Em seu primeiro grande momento à frente do Ministério das Relações Exteriores, o recém-nomeado chanceler Luiz Alberto Figueiredo agiu com a firmeza que lhe permitia a estreita margem de manobra das relações entre Brasil e EUA. Convocou o embaixador Thomas Shannon e exigiu do governo norte-americano premente explicação oficial – por escrito! – a respeito da interceptação de e-mails, telefonemas e mensagens de celular da Presidência da República.
O que o democrata Barack Obama dirá – se o fizer – pouco importa. Umbigo do mundo, os Estados Unidos nunca se importaram com direitos de soberania. Sistematicamente, ao arrepio de tratados e convenções internacionais, estupram esse instituto em nome de seus interesses. Fique claro, não há qualquer vestígio de antiamericanismo, “vermelho” e pedestre, em tal assertiva. A maior potência planetária criou-se sob tal signo e ponto final. Portanto, qualquer coisa que o presidente dos EUA diga sobre o caso será mera tergiversação pseudodiplomática.
Esses recentes episódios deploráveis lançam luz sobre algo digno de inquietação maior: a diretriz da política internacional brasileira. Na última década, o governo petista fez questão de esvaziar o papel do Itamaraty, permitindo chanceleres no palanque e filiados a siglas partidárias, além de seguir ouvindo um assessor especial – que mais parece um filhote do chavismo – em total desprestígio aos ministros da pasta. Não por acaso, o governo brasileiro passou a confundir o interesse pela integração regional da América do Sul com uma “companheira” subserviência aos abusos e desregramentos de alguns vizinhos esquizofrênicos.

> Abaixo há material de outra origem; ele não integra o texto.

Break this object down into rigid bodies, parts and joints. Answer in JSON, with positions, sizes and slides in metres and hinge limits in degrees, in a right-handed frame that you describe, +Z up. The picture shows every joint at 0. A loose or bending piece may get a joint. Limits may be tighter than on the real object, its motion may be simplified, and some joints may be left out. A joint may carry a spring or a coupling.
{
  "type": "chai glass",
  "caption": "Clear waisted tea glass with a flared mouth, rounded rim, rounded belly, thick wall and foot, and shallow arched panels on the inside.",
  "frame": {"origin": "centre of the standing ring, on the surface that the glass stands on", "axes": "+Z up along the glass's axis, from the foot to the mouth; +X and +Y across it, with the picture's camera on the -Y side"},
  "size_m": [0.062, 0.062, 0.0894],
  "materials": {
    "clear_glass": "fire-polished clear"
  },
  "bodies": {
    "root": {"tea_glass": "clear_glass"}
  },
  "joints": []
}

Sem qualquer contato com a realidade, quando o então presidente Lula da Silva precisava de uma manchete populista, tratava de bradar aos quatro ventos seus telefonemas para o “colega” norte-americano George W. Bush com toda sorte de diatribes. Do sucessor ouviu um sonoro e visível deboche: “Esse é o cara!”, disse Obama a Lula durante uma reunião do G20. Sob administração de Dilma Rousseff, a esculhambação deu lugar à indolência. Isso sem falar o vexame da “presidenta” querendo dar aulas de economia e“governance” à Europa em crise, mas que não consegue sanear as contas de seus domínios ou conter os ímpetos irresponsáveis de aliados e da turma de desqualificados que gravita nas cercanias palacianas.

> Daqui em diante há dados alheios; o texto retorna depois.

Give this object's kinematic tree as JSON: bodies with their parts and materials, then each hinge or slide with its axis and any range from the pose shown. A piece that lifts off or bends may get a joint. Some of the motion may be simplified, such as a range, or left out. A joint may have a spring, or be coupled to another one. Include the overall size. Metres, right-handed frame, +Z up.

Paradoxalmente, o grande momento – se é que podemos chamar assim – da diplomacia brasileira na gestão dilmista foi a visita do presidente Barack Obama ao Brasil, em 2011. Muito rapapé, muito rococó, muito teatro e resultados efetivos próximos à nulidade. Não avançamos um único milímetro nas relações bilaterais entre os dois “gigantes” das Américas. Considerando a desvelada — e deslavada — violação de soberania, é possível afirmar que, na verdade, recuamos. No entanto, a visita iníqua rendeu boas fotos de apertos de mão entre os chefes de Estado, amplamente servidas à bandeja da propaganda política do PT.

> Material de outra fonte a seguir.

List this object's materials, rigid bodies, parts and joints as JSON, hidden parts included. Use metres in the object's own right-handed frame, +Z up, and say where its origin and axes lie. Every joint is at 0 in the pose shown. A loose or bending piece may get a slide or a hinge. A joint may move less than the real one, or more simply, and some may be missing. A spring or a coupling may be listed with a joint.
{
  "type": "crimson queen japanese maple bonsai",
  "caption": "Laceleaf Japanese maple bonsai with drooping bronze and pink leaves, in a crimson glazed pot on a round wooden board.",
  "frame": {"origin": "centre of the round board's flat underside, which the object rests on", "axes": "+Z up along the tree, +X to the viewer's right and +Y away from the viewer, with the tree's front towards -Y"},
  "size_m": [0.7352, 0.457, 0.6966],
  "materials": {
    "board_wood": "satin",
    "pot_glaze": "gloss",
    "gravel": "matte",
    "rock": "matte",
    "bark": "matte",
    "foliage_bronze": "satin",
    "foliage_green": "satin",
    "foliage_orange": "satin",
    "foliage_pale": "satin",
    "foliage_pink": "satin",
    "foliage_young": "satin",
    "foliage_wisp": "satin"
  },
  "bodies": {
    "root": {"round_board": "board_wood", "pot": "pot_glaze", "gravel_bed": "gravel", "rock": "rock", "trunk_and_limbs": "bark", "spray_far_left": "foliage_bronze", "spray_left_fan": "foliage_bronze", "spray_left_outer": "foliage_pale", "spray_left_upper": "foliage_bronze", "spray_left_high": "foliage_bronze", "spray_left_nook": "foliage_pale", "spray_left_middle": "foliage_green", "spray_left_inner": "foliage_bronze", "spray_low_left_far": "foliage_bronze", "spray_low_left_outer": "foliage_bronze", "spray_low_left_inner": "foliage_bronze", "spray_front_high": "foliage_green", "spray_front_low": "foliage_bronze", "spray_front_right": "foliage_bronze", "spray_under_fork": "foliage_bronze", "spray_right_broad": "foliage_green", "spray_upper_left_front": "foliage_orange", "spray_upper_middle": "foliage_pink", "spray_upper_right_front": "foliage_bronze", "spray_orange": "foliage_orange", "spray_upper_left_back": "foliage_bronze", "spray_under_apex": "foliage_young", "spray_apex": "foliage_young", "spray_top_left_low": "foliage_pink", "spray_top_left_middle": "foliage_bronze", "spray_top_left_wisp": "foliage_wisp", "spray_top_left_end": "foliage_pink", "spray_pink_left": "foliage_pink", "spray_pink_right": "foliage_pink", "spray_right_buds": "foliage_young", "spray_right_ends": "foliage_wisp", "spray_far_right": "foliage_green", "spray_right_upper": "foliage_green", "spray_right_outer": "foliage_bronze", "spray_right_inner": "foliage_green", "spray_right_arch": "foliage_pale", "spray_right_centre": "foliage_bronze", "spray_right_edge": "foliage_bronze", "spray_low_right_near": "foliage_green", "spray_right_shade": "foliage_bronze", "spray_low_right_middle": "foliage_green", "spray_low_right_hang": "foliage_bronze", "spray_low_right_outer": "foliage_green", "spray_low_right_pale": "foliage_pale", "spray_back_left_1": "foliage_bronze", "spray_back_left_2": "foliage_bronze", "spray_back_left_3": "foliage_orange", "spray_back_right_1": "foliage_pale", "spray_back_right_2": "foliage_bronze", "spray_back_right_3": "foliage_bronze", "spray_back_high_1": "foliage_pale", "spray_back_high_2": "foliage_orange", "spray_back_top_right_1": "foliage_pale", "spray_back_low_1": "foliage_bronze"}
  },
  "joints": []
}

Foi com esse viés politiqueiro e de olho na campanha de reeleição que a diplomacia petista fermentou o próximo encontro oficial entre Dilma e Obama, em Washington, no próximo mês de outubro. Farsescas, as autoridades brasileiras estão a afirmar que o evento está em xeque. Balela! Foi a própria “presidenta” – sob tutela de seu quase invisível 40º ministro, responsável pelo marketing eleitoral da gestão – quem cavou a ida à Casa Branca e exigiu sua classificação como “Visita de Estado”, com todo rapapé, rococó e teatrinho inseridos no protocolo.
Por pura ironia, uma das fotos mais emblemáticas da passagem do presidente norte-americano pelo Brasil foi exatamente o momento de artística descontração e sorrisos fakes diante do “Abaporu”, obra-prima de Tarsila do Amaral, à época em exposição no Palácio do Planalto. Como Obama e Michelle não têm algo do gênero para exibir, Dilma sairá bastante contente com fotografias da reunião no Salão Oval. Elas serão utilizadas pela “diplomacia” do PT para gerar manchetes de prestígio e, quem sabe, até narrativas ficcionais sobre algum safanão contra a espionagem. Foto semelhante foi exibida em larga escala durante a vitoriosa campanha presidencial de 2010. Nossas relações exteriores estão reduzidas a essas ideias mirabolantes geridas na antessala da Presidência.
O “Abaporu de Barack” tem nome e cognome. Há mais de dez anos ocupa uma sala confortável no Palácio do Planalto, contígua ao gabinete presidencial. Na era petista, saíram de lá as principais (des)orientações da política externa brasileira. Apologeticamente, esse senhor atende pelo carinhoso apelido de “Top-Top”. Enquanto essa escabrosidade permanecer, o Brasil seguirá sem destaque real no cenário internacional. Uma cabeça apequenada disposta sobre um corpanzil desgovernado. É urgente que nossa sequestrada diplomacia seja devolvida a quem entende do rabisco: o Palácio do Itamaraty.